Gold ETFs have roared back in 2022 with assets near all-time highs

  • 2022 inflows of US$16.6bn have far surpassed the 2021 outflows of US$9.1bn; current holdings of 3,835t, leave total gold ETF holdings 1.8% away or 73t from the all-time month-end high of 3,909t in October 2020
  • AUM of US$239.7bn is just shy of the August 2020 AUM high of US$240.2bn.
  • 2022 is marked by strong inflows into US funds, in addition to continued growth in European ETFs. Despite double-digit growth in 2021, Asian gold ETFs have experienced outflows of over US$880mn (-10.5%), compared to inflows of close to US$1.5bn (20.4%) last year 
  • After growing by 45% (US$3.7bn, 63t) in 2021 with consistent inflows, low-cost gold ETFs in the US continue to add assets independent of gold price behaviour, adding US$1.46bn (24t, 13.5%) year-to-date. 


  1. Current assets as of 31 March 2022 are 3,836t (US$239.6bn)

  2. The S&P 500 rallied 3.6% in March, but was lower by 5% during the quarter
  3. Based on the LBMA Gold Price PM.
  4. Based on the LBMA Gold Price PM as of 31 March 2022.
  5. Based on the LBMA Gold Price PM as of 31 March 2022.
  6. ‘Other’ regions include Australia, South Africa, Turkey, Saudi Arabia, and the United Arab Emirates.
  7. Daily trading volumes as of January 2022 was previously reported as US$169bn.
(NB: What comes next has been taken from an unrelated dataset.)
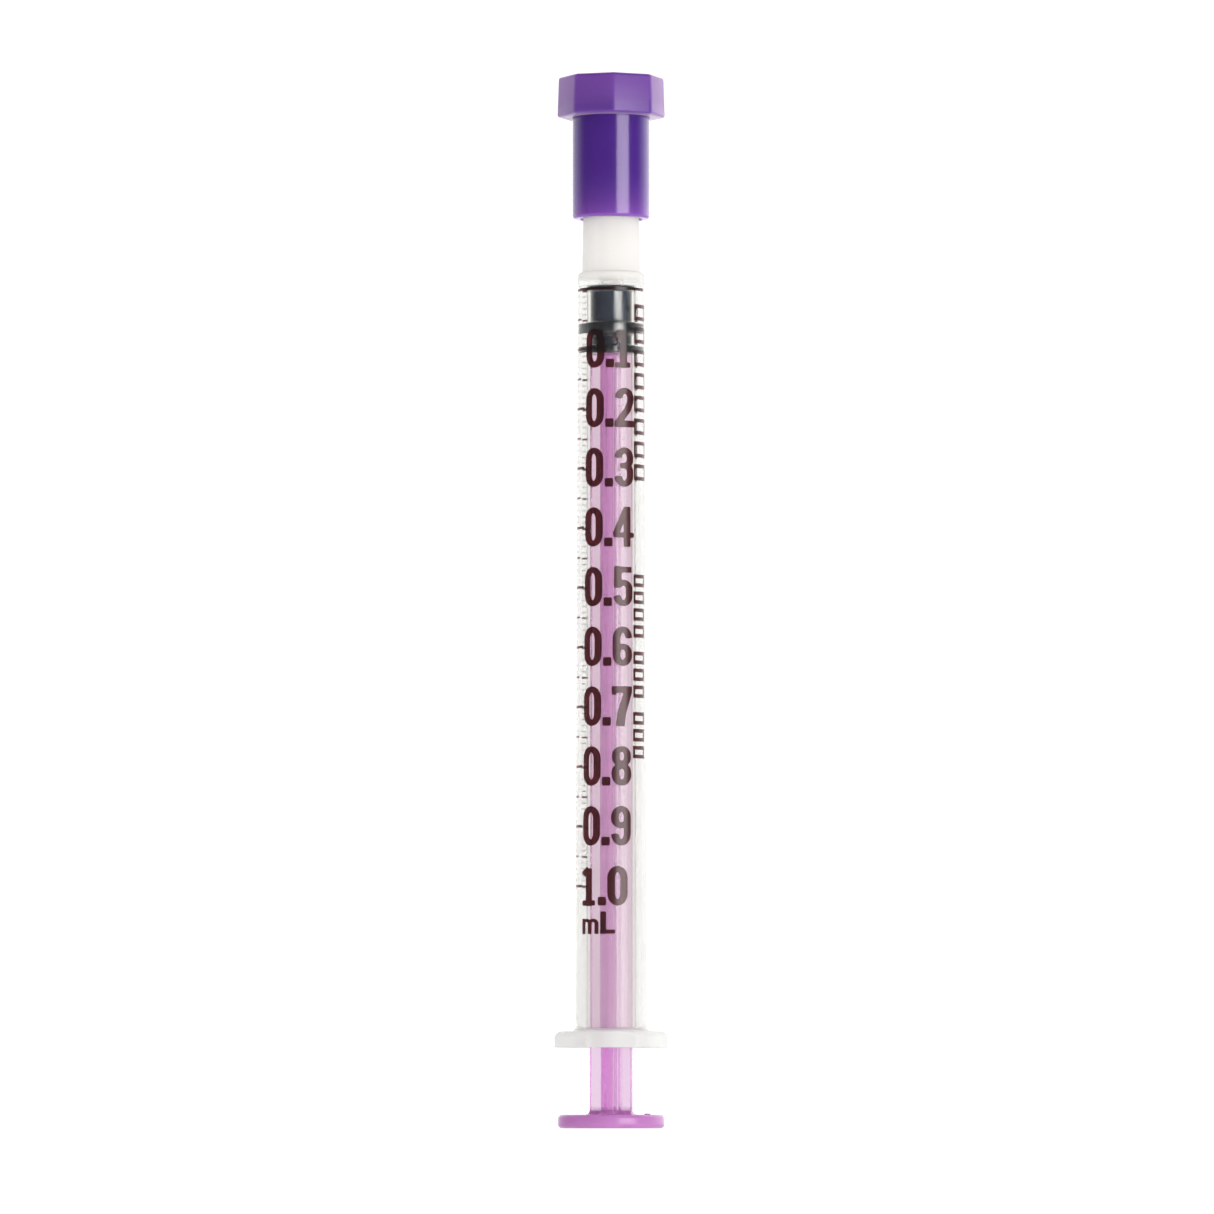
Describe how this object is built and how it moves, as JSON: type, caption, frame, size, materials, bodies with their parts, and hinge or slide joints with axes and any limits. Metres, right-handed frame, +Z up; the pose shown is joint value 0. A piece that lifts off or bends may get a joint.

This was revised lower to US$145bn following a recent methodology update. On Goldhub, see Trading volumes.

  8. As of 28 March 2022, based on available data.
  9. We calculate gold-backed ETF flows both in ounces/tonnes of gold and in US dollars because these two metrics are relevant in understanding funds’ performance. The change in tonnes gives a direct measure of how holdings evolve, while the dollar value of flows is a finance-industry standard that gives a perspective on how much investment reaches the funds. We have made a few adjustments and improvements to our calculation methodology as of 1 July 2021 that will affect historical and future data. Specifically, we revised the methodology used to estimate changes in gold holdings as described below:

    • Previously, changes in tonnes were calculated by converting a fund’s AUM (in USD) into gold holdings (in tonnes) and computing the difference over periods. However, currency movements and large daily and weekly gold price movements could distort the difference between tonnage change and US-dollar fund flows during short time horizons. We therefore adjusted tonnage change as a function of fund flows versus AUM and replaced the tonnage change field with fund flows (tonnes).
    • Now, for most funds, we estimate US-dollar fund flows, as described in section 2.3.2 below, and then convert those flows to fund flows (tonnes). 
    • Fund flows (tonnes) and US-dollar fund flows will now represent a more aligned explanation of investment demand for gold ETFs, while the true holdings of a fund, in US dollars and tonnage, will remain a close estimate, impacted by the currency and price volatility described above.
    • Based on our initial analysis, the changes are not likely to have a material long-term effect on historical information, particularly on a global or regional aggregate basis, but will adjust short-term fluctuations that can sometimes occur due to input data and timing variations.